** MATERIAL PROVIDED **
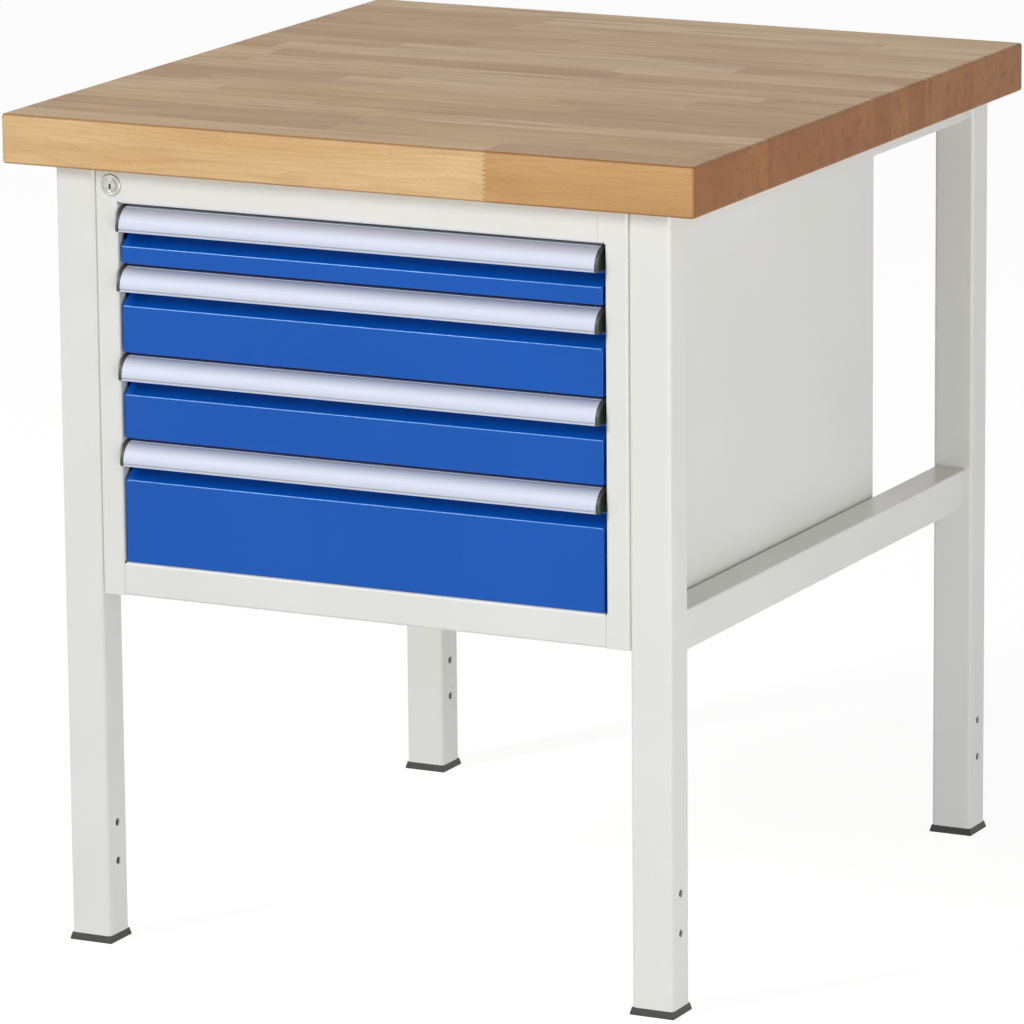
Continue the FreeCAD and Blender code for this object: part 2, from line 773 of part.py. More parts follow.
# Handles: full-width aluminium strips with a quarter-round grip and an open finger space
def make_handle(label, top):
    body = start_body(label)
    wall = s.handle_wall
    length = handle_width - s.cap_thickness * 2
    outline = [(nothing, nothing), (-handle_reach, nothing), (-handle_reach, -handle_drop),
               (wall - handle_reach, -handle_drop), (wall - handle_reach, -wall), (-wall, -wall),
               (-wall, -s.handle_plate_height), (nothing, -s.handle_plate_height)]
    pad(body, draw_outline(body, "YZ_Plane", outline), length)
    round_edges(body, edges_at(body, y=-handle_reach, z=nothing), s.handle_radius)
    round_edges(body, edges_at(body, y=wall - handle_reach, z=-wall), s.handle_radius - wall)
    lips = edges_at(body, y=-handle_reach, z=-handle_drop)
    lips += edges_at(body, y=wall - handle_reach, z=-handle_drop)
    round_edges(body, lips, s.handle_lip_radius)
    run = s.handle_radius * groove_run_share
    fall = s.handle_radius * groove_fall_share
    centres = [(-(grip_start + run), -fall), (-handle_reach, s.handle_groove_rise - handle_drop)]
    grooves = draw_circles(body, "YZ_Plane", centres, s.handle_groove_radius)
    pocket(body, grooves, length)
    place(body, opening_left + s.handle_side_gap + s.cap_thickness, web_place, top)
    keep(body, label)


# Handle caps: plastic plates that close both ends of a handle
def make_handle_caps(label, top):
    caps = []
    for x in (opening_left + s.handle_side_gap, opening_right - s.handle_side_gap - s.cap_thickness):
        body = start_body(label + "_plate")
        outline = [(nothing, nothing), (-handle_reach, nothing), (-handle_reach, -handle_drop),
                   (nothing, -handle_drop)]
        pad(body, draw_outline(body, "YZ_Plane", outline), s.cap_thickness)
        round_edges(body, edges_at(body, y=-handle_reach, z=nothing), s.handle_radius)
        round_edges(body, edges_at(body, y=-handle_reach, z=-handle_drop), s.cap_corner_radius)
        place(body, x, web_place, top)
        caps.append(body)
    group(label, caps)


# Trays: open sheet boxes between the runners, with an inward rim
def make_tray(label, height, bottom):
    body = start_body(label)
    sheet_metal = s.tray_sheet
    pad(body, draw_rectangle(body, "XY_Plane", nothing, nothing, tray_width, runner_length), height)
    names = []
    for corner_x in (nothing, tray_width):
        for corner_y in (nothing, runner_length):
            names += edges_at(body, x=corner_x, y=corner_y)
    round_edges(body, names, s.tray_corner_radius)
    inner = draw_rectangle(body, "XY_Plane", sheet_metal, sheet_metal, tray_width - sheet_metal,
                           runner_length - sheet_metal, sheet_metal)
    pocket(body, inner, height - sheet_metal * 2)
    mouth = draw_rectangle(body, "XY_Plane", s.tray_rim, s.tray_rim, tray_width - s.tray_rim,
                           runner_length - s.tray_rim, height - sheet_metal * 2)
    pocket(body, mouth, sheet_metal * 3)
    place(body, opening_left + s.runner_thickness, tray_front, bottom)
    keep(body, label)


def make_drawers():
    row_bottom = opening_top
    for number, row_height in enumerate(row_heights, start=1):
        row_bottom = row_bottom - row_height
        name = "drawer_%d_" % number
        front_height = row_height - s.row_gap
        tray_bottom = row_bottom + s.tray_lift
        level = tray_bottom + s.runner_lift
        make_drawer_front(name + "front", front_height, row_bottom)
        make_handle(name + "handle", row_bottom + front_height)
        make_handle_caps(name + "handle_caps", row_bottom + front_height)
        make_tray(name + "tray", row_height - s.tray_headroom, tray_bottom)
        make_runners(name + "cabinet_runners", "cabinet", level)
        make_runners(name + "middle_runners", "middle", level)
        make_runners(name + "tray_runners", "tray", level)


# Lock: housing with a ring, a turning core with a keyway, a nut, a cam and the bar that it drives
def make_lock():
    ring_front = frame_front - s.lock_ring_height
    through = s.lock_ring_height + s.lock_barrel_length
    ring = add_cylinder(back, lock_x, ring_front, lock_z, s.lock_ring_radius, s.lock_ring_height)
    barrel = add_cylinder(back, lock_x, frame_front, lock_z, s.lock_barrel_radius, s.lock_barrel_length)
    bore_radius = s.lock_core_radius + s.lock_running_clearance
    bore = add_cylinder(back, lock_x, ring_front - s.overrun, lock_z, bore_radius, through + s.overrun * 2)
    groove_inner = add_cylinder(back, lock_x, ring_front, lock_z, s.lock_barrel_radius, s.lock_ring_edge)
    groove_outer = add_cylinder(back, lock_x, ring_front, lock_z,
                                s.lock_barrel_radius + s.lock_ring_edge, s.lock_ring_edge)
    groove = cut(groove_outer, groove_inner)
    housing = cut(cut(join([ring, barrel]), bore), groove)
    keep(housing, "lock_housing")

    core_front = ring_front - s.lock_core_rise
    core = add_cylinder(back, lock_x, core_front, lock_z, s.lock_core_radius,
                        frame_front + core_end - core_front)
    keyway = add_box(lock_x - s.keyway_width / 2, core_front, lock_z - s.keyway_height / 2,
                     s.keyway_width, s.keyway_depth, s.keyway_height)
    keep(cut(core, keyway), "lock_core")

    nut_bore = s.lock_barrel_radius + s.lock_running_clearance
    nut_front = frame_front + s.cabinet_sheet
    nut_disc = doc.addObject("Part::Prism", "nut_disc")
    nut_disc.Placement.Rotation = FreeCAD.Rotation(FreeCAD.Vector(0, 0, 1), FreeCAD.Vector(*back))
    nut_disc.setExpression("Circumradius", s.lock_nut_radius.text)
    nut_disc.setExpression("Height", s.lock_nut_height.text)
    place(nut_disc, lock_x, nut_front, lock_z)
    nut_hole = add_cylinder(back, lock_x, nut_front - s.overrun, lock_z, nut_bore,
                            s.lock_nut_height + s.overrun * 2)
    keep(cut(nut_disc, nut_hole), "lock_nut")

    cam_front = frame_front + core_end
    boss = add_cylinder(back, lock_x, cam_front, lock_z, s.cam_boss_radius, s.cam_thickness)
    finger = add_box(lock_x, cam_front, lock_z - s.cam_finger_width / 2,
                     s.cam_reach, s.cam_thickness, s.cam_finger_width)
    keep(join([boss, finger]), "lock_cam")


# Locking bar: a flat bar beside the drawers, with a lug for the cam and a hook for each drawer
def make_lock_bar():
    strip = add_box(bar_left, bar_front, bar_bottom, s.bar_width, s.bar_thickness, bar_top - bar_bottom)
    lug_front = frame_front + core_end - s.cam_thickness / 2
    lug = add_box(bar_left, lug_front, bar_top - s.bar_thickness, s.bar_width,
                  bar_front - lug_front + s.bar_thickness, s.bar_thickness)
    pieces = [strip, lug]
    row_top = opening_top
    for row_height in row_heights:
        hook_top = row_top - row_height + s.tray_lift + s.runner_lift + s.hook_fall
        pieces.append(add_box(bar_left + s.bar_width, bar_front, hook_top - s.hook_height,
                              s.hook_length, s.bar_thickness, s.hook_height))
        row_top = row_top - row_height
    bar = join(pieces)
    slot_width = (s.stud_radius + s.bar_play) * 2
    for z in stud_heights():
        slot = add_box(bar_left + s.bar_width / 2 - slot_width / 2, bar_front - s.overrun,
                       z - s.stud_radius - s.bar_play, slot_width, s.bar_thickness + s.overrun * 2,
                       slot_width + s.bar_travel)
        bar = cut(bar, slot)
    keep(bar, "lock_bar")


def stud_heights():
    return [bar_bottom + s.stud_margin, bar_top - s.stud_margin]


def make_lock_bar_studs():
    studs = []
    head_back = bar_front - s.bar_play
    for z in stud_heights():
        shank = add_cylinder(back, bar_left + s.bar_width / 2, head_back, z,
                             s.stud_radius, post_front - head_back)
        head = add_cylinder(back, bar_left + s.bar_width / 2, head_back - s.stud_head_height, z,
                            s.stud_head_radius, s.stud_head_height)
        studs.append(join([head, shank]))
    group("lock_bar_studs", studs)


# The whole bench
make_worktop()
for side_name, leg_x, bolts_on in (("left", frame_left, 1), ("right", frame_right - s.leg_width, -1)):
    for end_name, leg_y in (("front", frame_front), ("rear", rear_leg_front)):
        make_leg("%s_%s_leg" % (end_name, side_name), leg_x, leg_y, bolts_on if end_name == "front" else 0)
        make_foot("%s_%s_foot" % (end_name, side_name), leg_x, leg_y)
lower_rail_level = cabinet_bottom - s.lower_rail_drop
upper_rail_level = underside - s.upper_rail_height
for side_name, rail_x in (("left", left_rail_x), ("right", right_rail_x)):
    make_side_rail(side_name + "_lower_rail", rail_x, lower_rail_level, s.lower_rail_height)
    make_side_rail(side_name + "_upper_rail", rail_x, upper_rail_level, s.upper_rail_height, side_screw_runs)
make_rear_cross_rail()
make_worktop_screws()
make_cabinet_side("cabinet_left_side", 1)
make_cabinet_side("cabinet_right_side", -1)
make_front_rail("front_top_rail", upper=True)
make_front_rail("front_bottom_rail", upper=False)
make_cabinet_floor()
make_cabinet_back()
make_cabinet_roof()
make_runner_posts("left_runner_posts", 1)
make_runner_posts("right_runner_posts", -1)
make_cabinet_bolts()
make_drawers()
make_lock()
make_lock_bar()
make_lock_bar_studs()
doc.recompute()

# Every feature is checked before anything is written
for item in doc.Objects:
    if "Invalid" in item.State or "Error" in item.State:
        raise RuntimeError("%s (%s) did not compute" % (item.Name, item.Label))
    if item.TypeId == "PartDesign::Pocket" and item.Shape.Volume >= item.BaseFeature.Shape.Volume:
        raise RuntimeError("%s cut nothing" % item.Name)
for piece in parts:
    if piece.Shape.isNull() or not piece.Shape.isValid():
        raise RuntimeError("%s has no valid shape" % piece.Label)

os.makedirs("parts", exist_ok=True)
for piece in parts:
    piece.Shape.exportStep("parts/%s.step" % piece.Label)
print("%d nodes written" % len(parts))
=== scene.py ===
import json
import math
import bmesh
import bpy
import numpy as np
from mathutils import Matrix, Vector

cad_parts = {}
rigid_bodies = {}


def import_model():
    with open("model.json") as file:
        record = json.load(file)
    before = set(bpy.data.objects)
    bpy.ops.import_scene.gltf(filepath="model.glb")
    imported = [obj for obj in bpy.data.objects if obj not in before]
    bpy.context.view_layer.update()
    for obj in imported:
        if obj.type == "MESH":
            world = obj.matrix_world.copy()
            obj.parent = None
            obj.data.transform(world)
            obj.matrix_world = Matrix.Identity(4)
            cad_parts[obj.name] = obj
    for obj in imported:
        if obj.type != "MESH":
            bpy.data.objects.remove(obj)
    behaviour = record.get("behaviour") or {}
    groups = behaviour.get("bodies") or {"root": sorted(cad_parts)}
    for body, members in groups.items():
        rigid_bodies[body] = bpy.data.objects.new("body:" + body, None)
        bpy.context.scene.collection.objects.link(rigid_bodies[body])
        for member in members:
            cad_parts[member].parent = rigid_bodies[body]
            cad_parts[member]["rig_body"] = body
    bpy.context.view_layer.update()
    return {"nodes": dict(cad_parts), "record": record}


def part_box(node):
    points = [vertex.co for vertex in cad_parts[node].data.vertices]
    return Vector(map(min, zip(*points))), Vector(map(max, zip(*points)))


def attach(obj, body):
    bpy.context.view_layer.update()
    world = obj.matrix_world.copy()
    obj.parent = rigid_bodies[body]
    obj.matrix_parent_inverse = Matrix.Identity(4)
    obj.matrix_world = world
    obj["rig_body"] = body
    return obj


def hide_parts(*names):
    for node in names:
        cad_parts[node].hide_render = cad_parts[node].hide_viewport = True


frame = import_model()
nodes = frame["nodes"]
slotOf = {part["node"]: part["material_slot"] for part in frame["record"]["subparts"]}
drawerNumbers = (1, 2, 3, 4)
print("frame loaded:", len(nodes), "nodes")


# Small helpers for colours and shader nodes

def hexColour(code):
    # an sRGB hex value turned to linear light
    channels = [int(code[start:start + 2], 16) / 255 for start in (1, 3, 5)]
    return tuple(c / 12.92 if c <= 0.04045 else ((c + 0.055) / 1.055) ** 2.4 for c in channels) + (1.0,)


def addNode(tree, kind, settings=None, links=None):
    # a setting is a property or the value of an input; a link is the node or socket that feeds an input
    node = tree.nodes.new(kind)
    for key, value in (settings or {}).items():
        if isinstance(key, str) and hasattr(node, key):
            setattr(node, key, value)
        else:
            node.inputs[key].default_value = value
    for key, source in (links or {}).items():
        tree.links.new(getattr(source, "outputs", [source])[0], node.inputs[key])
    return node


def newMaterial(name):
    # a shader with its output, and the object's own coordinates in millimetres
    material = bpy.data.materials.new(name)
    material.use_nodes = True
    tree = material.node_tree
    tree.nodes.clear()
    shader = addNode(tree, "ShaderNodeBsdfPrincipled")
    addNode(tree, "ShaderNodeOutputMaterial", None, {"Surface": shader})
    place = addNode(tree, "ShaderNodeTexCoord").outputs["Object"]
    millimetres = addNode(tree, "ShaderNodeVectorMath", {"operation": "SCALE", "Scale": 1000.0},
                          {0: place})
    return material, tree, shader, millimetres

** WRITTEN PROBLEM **
Return a word-for-word copy of the lines from the beginning of the listing to the line holding "group(label, caps)", both kept.

** OUTPUT **
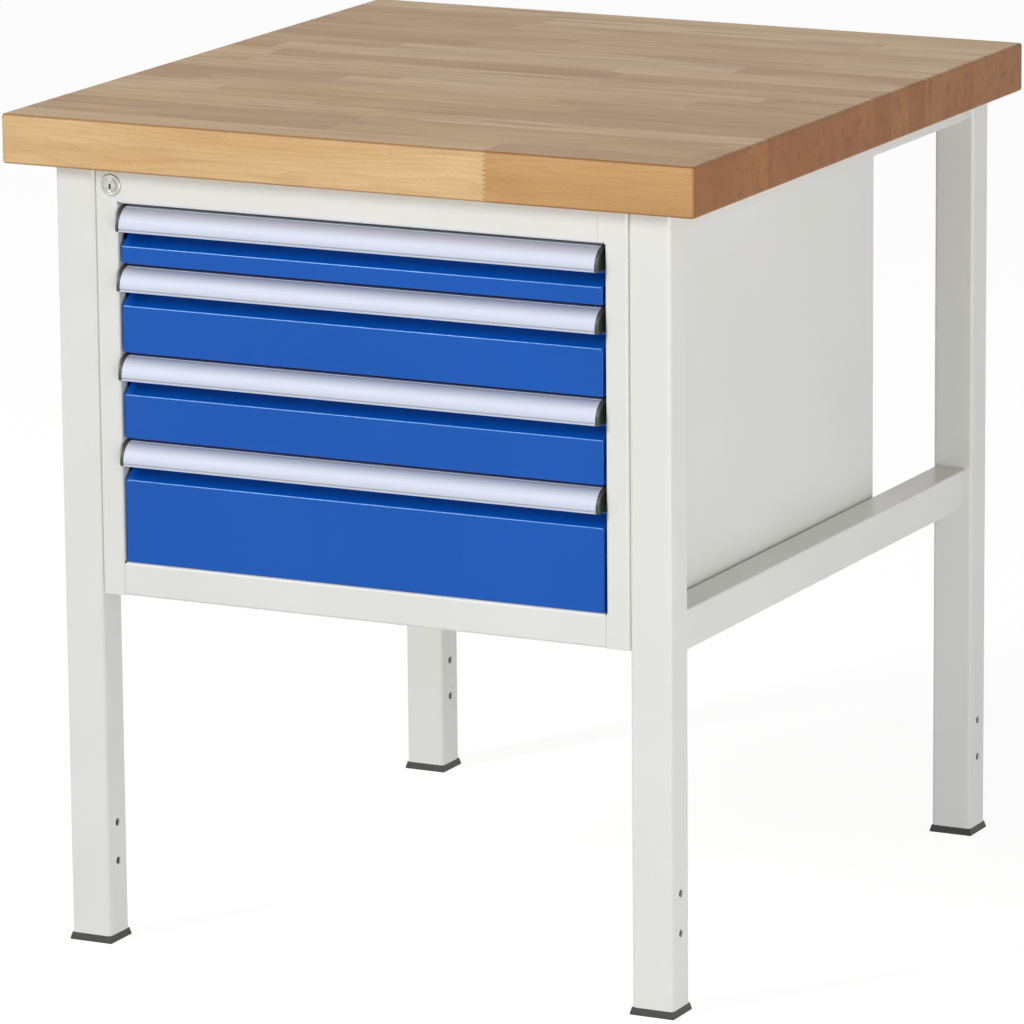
Continue the FreeCAD and Blender code for this object: part 2, from line 773 of part.py. More parts follow.
# Handles: full-width aluminium strips with a quarter-round grip and an open finger space
def make_handle(label, top):
    body = start_body(label)
    wall = s.handle_wall
    length = handle_width - s.cap_thickness * 2
    outline = [(nothing, nothing), (-handle_reach, nothing), (-handle_reach, -handle_drop),
               (wall - handle_reach, -handle_drop), (wall - handle_reach, -wall), (-wall, -wall),
               (-wall, -s.handle_plate_height), (nothing, -s.handle_plate_height)]
    pad(body, draw_outline(body, "YZ_Plane", outline), length)
    round_edges(body, edges_at(body, y=-handle_reach, z=nothing), s.handle_radius)
    round_edges(body, edges_at(body, y=wall - handle_reach, z=-wall), s.handle_radius - wall)
    lips = edges_at(body, y=-handle_reach, z=-handle_drop)
    lips += edges_at(body, y=wall - handle_reach, z=-handle_drop)
    round_edges(body, lips, s.handle_lip_radius)
    run = s.handle_radius * groove_run_share
    fall = s.handle_radius * groove_fall_share
    centres = [(-(grip_start + run), -fall), (-handle_reach, s.handle_groove_rise - handle_drop)]
    grooves = draw_circles(body, "YZ_Plane", centres, s.handle_groove_radius)
    pocket(body, grooves, length)
    place(body, opening_left + s.handle_side_gap + s.cap_thickness, web_place, top)
    keep(body, label)


# Handle caps: plastic plates that close both ends of a handle
def make_handle_caps(label, top):
    caps = []
    for x in (opening_left + s.handle_side_gap, opening_right - s.handle_side_gap - s.cap_thickness):
        body = start_body(label + "_plate")
        outline = [(nothing, nothing), (-handle_reach, nothing), (-handle_reach, -handle_drop),
                   (nothing, -handle_drop)]
        pad(body, draw_outline(body, "YZ_Plane", outline), s.cap_thickness)
        round_edges(body, edges_at(body, y=-handle_reach, z=nothing), s.handle_radius)
        round_edges(body, edges_at(body, y=-handle_reach, z=-handle_drop), s.cap_corner_radius)
        place(body, x, web_place, top)
        caps.append(body)
    group(label, caps)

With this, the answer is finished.